Fraglich ist, ob § 81 Abs. 2 VVG  dem Versicherer die Möglichkeit eröffnet, seine Leistung gänzlich zu versagen oder ob in jedem Fall eine zumindest anteilige Quote des Schadens zu ersetzen ist.

Der Bundesgerichtshof hat jüngst entschieden, dass der Versicherer bei grob fahrlässiger Herbeiführung des Versicherungsfalles durch den Versicherungsnehmer in Ausnahmefällen die Leistung vollständig versagen darf, sog. Kürzung auf Null (BGH Urteil vom 22. Juni 2011 - IV ZR 225/10).

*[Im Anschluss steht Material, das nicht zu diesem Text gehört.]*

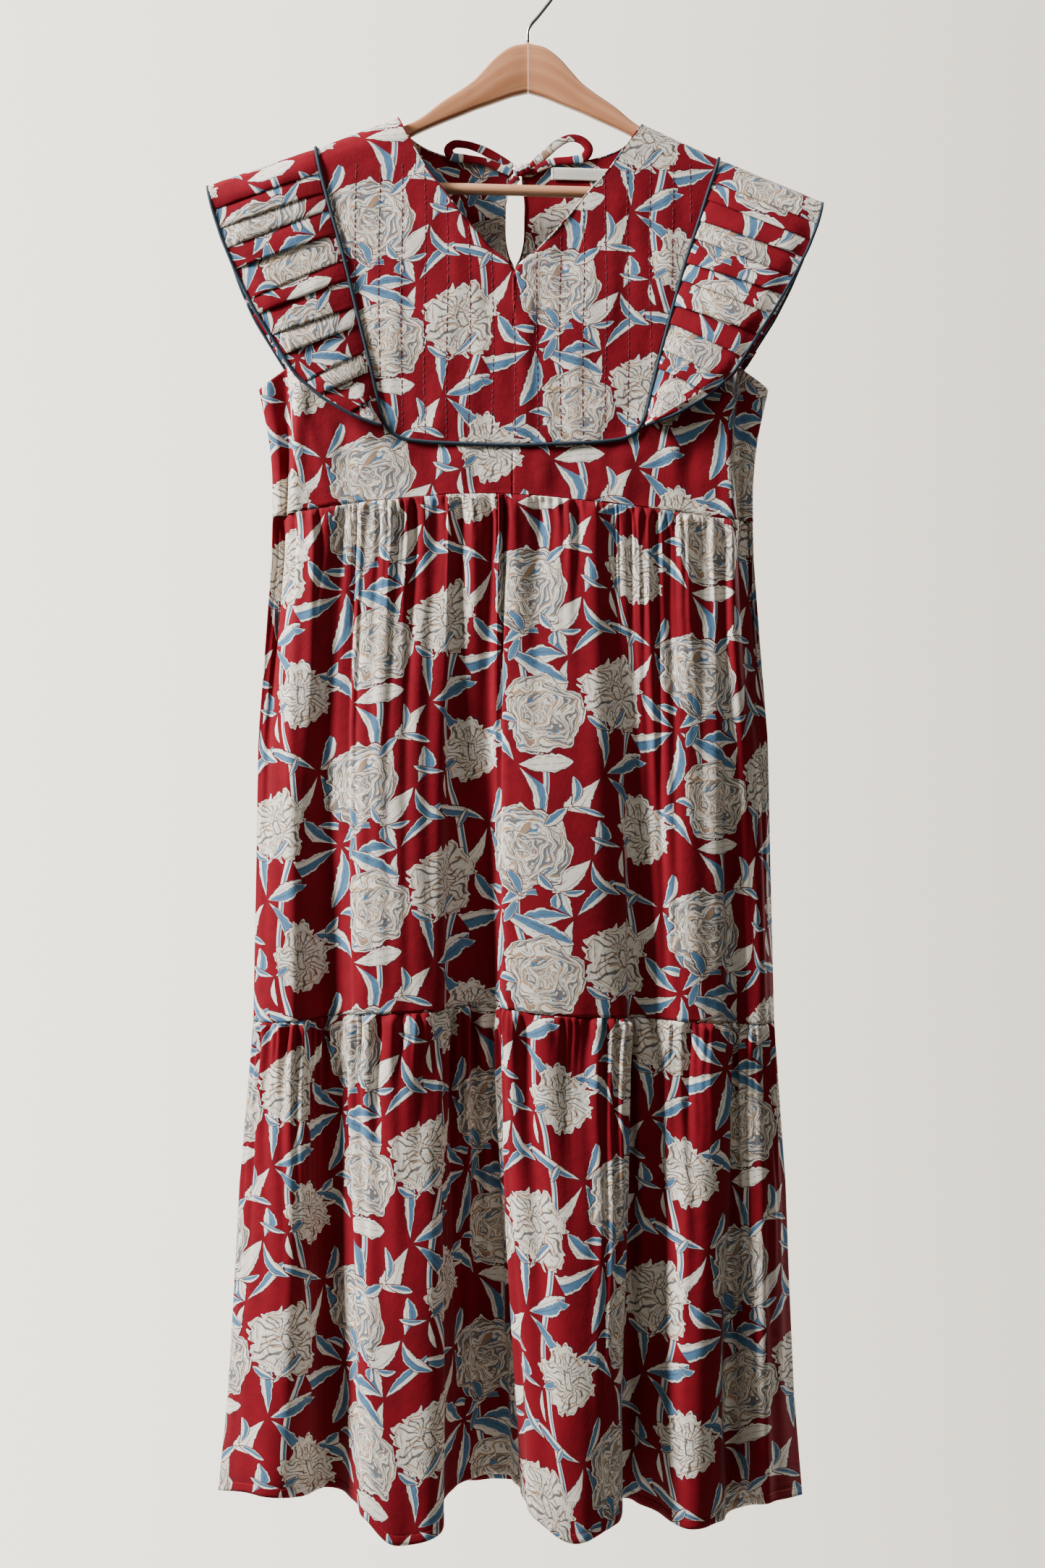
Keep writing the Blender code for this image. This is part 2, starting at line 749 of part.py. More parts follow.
for old in list(bpy.data.objects):
    bpy.data.objects.remove(old)

print_front = new_material("crimson_print_front", (0.38, 0.012, 0.025), 0.85)
print_back = new_material("crimson_print_back", (0.34, 0.011, 0.022), 0.85)
skirt_print = new_material("crimson_print_skirt", (0.36, 0.012, 0.024), 0.85)
flange_print = new_material("crimson_print_flange", (0.4, 0.014, 0.026), 0.85)
navy = new_material("navy_piping", (0.014, 0.045, 0.075), 0.75)
white_label = new_material("white_label", (0.8, 0.78, 0.75), 0.7)
beech = new_material("beech_wood", (0.6, 0.33, 0.22), 0.45)
nickel = new_material("nickel_wire", (0.55, 0.55, 0.55), 0.3, 1)

make_hanger(beech, nickel)
make_yoke("yoke_front", FRONT_YOKE, -1, print_front)
make_yoke("yoke_back", BACK_YOKE, 1, print_back)
make_bodice("bodice_front", FRONT_YOKE, -1, print_front)
make_bodice("bodice_back", BACK_YOKE, 1, print_back)
for tier, level, steps in ((0, "upper", UPPER_STEPS), (1, "lower", LOWER_STEPS)):
    make_skirt(f"skirt_{level}_front", FRONT_FOLDS, FRONT_GATHERS, tier, steps, -1, skirt_print)
    make_skirt(f"skirt_{level}_back", BACK_FOLDS, BACK_GATHERS, tier, steps, 1, skirt_print)
for which, side in (("left", -1), ("right", 1)):
    _, edge_path = make_flange(f"flange_{which}", side, flange_print)
    tube(f"piping_flange_{which}", edge_path, PIPING_RADIUS * MM, PIPING_RADIUS * MM, PIPING_SIDES, navy)
for which, table, face in (("front", FRONT_YOKE, -1), ("back", BACK_YOKE, 1)):
    path = yoke_piping_path(table, face)
    tube(f"piping_yoke_{which}", path, PIPING_RADIUS * MM, PIPING_RADIUS * MM, PIPING_SIDES, navy)
make_tie(print_back)
make_label(white_label)
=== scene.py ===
import math

import bmesh
import bpy
import numpy as np
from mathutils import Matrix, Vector
from mathutils.bvhtree import BVHTree


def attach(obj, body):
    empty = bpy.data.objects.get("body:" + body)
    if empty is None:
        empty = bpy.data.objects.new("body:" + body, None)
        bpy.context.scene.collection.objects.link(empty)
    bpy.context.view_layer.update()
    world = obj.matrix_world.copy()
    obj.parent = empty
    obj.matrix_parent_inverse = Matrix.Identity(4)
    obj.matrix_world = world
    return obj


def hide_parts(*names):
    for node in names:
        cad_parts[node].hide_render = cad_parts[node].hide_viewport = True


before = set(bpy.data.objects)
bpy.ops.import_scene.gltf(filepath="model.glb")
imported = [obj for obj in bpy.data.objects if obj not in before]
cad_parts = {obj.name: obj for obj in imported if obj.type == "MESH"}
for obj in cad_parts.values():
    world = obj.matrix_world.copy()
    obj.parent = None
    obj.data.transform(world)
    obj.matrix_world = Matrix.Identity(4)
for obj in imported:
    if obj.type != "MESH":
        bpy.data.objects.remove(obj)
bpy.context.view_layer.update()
print("frame loaded")

# Tables are in millimetres; meshes are in metres. The front faces -Y, the hook's inner top is the origin.
mm = 0.001
pieces = {}

# height, the dress's middle across
middleLine = [
    (-1350, -15), (-930, -12), (-490, -13.5), (-380, -12.5), (-215, -11.3), (-177, -9.3), (-147, -6.7),
]
droop = 0.027

# seam half, seam height, inner half, inner height, way down from the shoulder line
frontYoke = [
    (176.4, -177.6, 107.3, -147.3, 0),
    (176.4, -177.6, 107.3, -147.3, 0),
    (175.8, -180.1, 105.9, -149.8, 2.5),
    (174.0, -187.0, 101.8, -157.0, 9),
    (168.5, -206, 91.6, -173, 26),
    (159.5, -237, 80.3, -191, 50),
    (150.0, -268, 63.3, -211.5, 70),
    (141.5, -300, 43.3, -236.7, 90),
    (133.5, -331, 23.6, -259, 110),
    (125.8, -361, 0, -282, 130),
    (119.5, -388, 0, -330, 150),
    (112.8, -412.6, 0, -385, 170),
    (107.0, -421.8, 0, -434, 190),
]
backYoke = [
    (176.4, -177.6, 107.3, -147.3, 0),
    (176.4, -177.6, 107.3, -147.3, 0),
    (175.8, -180.1, 104.6, -150.8, 2.5),
    (174.0, -187.0, 98.5, -158.5, 9),
    (168.5, -206, 84, -168.5, 26),
    (164.0, -221, 66, -175, 40),
    (159.5, -237, 44, -178.8, 50),
    (154.8, -252, 24, -180, 60),
    (150.0, -268, 9.8, -180.5, 70),
    (141.5, -300, 8.8, -222, 90),
    (133.5, -331, 6.5, -258, 110),
    (125.8, -361, 0, -274, 130),
    (119.5, -388, 0, -330, 150),
    (112.8, -412.6, 0, -385, 170),
    (107.0, -421.8, 0, -434, 190),
]
yokeBottom = [(107.0, -421.8), (98.3, -427), (81, -430.3), (56, -432), (28, -433.2), (0, -434)]
frontDepth = [(-500, -33), (-430, -28.5), (-330, -28), (-200, -24), (-147, -23)]
backDepth = [(-500, 13), (-330, 11), (-147, 8)]
armSweep = 14 / 220
foldOver = 4.2
# Added to the way down where the turn over the shoulder is worked out, so that it begins a little earlier
turnStart = 1.5
# Half the gap between two cloths at a seam
seamGap = 0.2

# armhole and side outlines: half, height and height, half
armhole = [(224, -382), (216, -376), (200.5, -363.5), (187, -345), (174, -322), (161.5, -294)]
sideLine = [
    (-1348, 256.5), (-1263, 249), (-1166, 244), (-1073, 240), (-995, 234), (-930, 229), (-790, 226),
    (-680, 224), (-590, 217), (-521, 212), (-478, 211), (-436, 213), (-407, 218.5), (-382, 224),
]
sideTurn = [(211, -4, -4), (204, -9, -9), (199.5, -5, -4), (193, -25, -29)]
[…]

Das kann z. B. bei Straßenverkehrsunfällen bei absoluter Fahruntüchtigkeit in Betracht kommen, bedarf jedoch stets der Abwägung des Einzelfalles. So kann nach der Rechtsprechung der Karlsruher Richter das Leistungskürzungsrecht des Versicherers nach § 81 Abs. 2 VVG wegen grob fahrlässiger Herbeiführung des Versicherungsfalles auch ausscheiden, wenn nämlich der Versicherungsnehmer auf Grund der Trunkenheit  unzurechnungsfähig war. Dabei soll eine Blutalkoholkonzentration ab 3,00 Promille lediglich ein Anzeichen für Schuldunfähigkeit darstellen.  Einen allgemeinen Wert für eine Schuldunfähigkeit infolge Alkoholkonsums gibt es nämlich nicht.  Vielmehr sollen in jedem Einzelfall sämtliche Indizien wie z. B.  Alkoholgewöhnung, physische und psychische Konstitution des Fahrers, die an den Tag gelegte Fahrweise, Zeit, Menge und Art der Nahrungsaufnahme zu würdigen sein.